Curatorial Statment: Jonny Sommer (Curator, s+s project, Chicago)
Produced in collaboration with s+s project and Perras de Museo (CDMX), “HOMOCCULT 2.0 MEXICO CITY” was a series of group exhibitions that took place over the course of two weeks at multiple cultural sites in Mexico City. In this it’s second iteration, “HOMOCCULT 2.0 MEXICO CITY” was anchored by a group of queer experimental films curated by NYC artist Daniel McKernan and organized in conjunction with a series of visual, video and performance art exhibitions. With the work of over two dozen U.S. and Mexican contemporary artists, "HOMOCCULT 2.0 MEXICO CITY" manifested a distinct platform for collaborative, multicultural understandings of queer identity, the occult and cultural production.
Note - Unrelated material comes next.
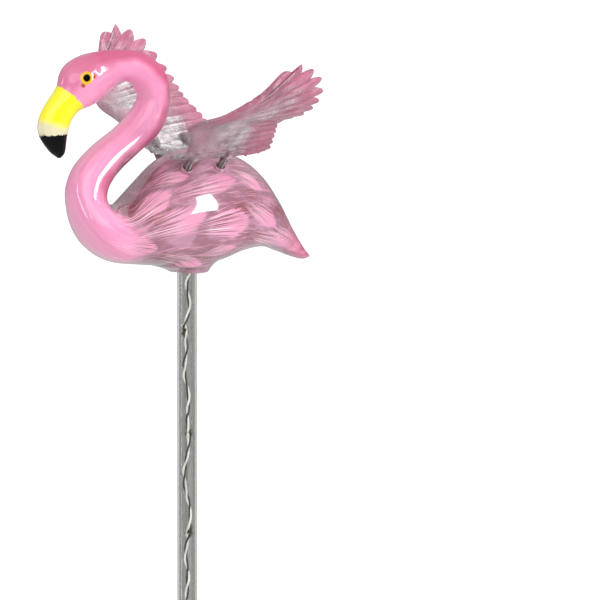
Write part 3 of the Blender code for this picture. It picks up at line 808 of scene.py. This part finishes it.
# Colours of the wings, linear
# Clear tone of the wing, also the white of its painted glint streaks
WING_GLASS_AND_GLINT = (0.93, 0.91, 0.92)
WING_CLEAR = (0.80, 0.73, 0.76)
WING_MAUVE = (0.64, 0.52, 0.57)
WING_PINK = (0.80, 0.29, 0.44)
WING_ROSE = (0.64, 0.20, 0.32)
WING_ARM_COLOUR = (0.66, 0.34, 0.43)
WING_SHADE = (0.26, 0.14, 0.18)
WING_STREAK = (0.86, 0.74, 0.78)
WING_GROOVE = (0.40, 0.19, 0.26)

# Lumps along the root's lower edge: how many, the first one on each side, radii and offset in mm
ROOT_LUMPS = 16
FIRST_LUMP = {-1: 0, 1: 5}
LUMP_RADII = (0.6, 1.3)
LUMP_OFFSET = 2.0


def along(curve, distance):
    """The point and the direction at a distance along a 2-D polyline, carried on straight past its ends."""
    walked = 0.0
    for a, b in zip(curve, curve[1:]):
        length = (b - a).length
        if distance <= walked + length or b is curve[-1]:
            direction = (b - a) / length
            return a + direction * (distance - walked), direction
        walked += length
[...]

As an artist-led and DIY collaborative curatorial effort, “HOMOCCULT 2.0 - MEXICO CITY” demonstrated an inclusive queer experience that focused upon artistic outliers in the US and Mexico whose stories demand the same creative agency as their mainstream counterparts. Transcending gender, race, sexuality and nationality though the framework of occultism as an aesthetic and conceptual antidote to modernity’s many anxieties and prejudices, this multi-part exhibition exemplified artists of diverse backgrounds from the U.S. and Mexico to unite in a new queer potential.
Sites for this two week exhibition of programming included Pulqueria Los Insurgentes, ArtSpace Mexico, Fundación del Centro Cultural del México Contemporáneo and Museo de la Ciudad, all of whom graciously donated time and space for this unique collaboration to occur and for which we give our utmost thanks and appreciation.